* Given problem *
Print, without altering anything, the lines from the one that holds "for node in" to the one that holds "imported = [obj", inclusive. No other lines belong in the output.

* Dataset content *

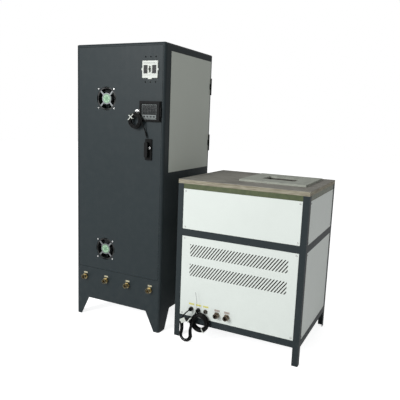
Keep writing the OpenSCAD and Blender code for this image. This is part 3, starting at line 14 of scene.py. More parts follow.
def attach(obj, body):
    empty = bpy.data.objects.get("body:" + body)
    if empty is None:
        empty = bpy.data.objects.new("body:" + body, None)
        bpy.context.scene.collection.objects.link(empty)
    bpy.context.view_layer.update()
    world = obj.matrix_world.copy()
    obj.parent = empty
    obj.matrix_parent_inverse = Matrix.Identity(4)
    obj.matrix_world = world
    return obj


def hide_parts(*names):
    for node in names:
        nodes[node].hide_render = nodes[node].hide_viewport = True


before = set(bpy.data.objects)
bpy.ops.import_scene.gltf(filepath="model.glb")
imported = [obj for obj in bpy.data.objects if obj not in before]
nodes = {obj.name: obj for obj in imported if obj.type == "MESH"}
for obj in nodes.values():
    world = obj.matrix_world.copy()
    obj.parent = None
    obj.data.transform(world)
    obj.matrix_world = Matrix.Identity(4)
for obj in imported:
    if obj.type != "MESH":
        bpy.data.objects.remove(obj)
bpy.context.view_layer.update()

# %% [markdown]
# Everything on the machine is measured from the cabinet's left front corner, in millimetres.
# The frame puts its origin in the middle of the footprint, so one small helper turns a place on
# the drawing into a place in the scene. Names in capitals that hold lengths are in millimetres.

# %% From the drawing to the scene
MM, TO_MM = 0.001, 1000.0
MIDDLE = Vector((691.0, 298.0, 0.0))

def place(x, y, z):
    return (Vector((x, y, z)) - MIDDLE) * MM

print("cabinet corner at", tuple(place(0, 0, 0)))

# %% [markdown]
# The camera comes first, because each finish is judged through it. It stands 2.2 m in front of
# the panels and half a metre right of the table, 1.22 m up, looks left and a little down, and
# leans two degrees, as a hand held camera does. A 43.5 mm lens on a 36 mm sensor gives the same
# convergence of the verticals as in the photograph.

# %% Camera
YAW, PITCH, ROLL = -0.4619, -0.1614, 0.0379
EYE = (1910.1, -2230.3, 1218.8)
FOCAL_PX, PICTURE_PX, SENSOR_WIDTH = 483.6075, 400.0, 36.0
SHIFT_X, SHIFT_Y = 0.0077, -0.0099
ahead = Vector((math.sin(YAW) * math.cos(PITCH), math.cos(YAW) * math.cos(PITCH), math.sin(PITCH)))
level = Vector((math.cos(YAW), -math.sin(YAW), 0.0))
over = level.cross(ahead)
right = math.cos(ROLL) * level + math.sin(ROLL) * over
up = -math.sin(ROLL) * level + math.cos(ROLL) * over
camera_data = bpy.data.cameras.new("portrait_camera")
camera_data.sensor_width = SENSOR_WIDTH
camera_data.lens = FOCAL_PX / PICTURE_PX * SENSOR_WIDTH
camera_data.shift_x = SHIFT_X
camera_data.shift_y = SHIFT_Y
camera = bpy.data.objects.new("portrait_camera", camera_data)
turn = Matrix((right, up, -ahead)).transposed().to_4x4()
camera.matrix_world = Matrix.Translation(place(*EYE)) @ turn
bpy.context.scene.collection.objects.link(camera)
bpy.context.scene.camera = camera
print("lens", round(camera_data.lens, 2), "mm")

# %% [markdown]
# Three cords hang on the fronts. Each is one unbroken run: out of its plug, round its coil and on
# to its end piece. A coil is wound the way hands wind it, spiralling in and out again in layers,
# and the cord climbs to the next layer in the half turn where it reverses. Because a cord keeps
# one thickness everywhere, a curve with a round bevel is the natural way to make it: the points
# are its centre line, and the bevel gives the jacket.

# %% Helpers for cords
STEPS = 24
TINY = 1e-9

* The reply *
    for node in names:
        nodes[node].hide_render = nodes[node].hide_viewport = True


before = set(bpy.data.objects)
bpy.ops.import_scene.gltf(filepath="model.glb")
imported = [obj for obj in bpy.data.objects if obj not in before]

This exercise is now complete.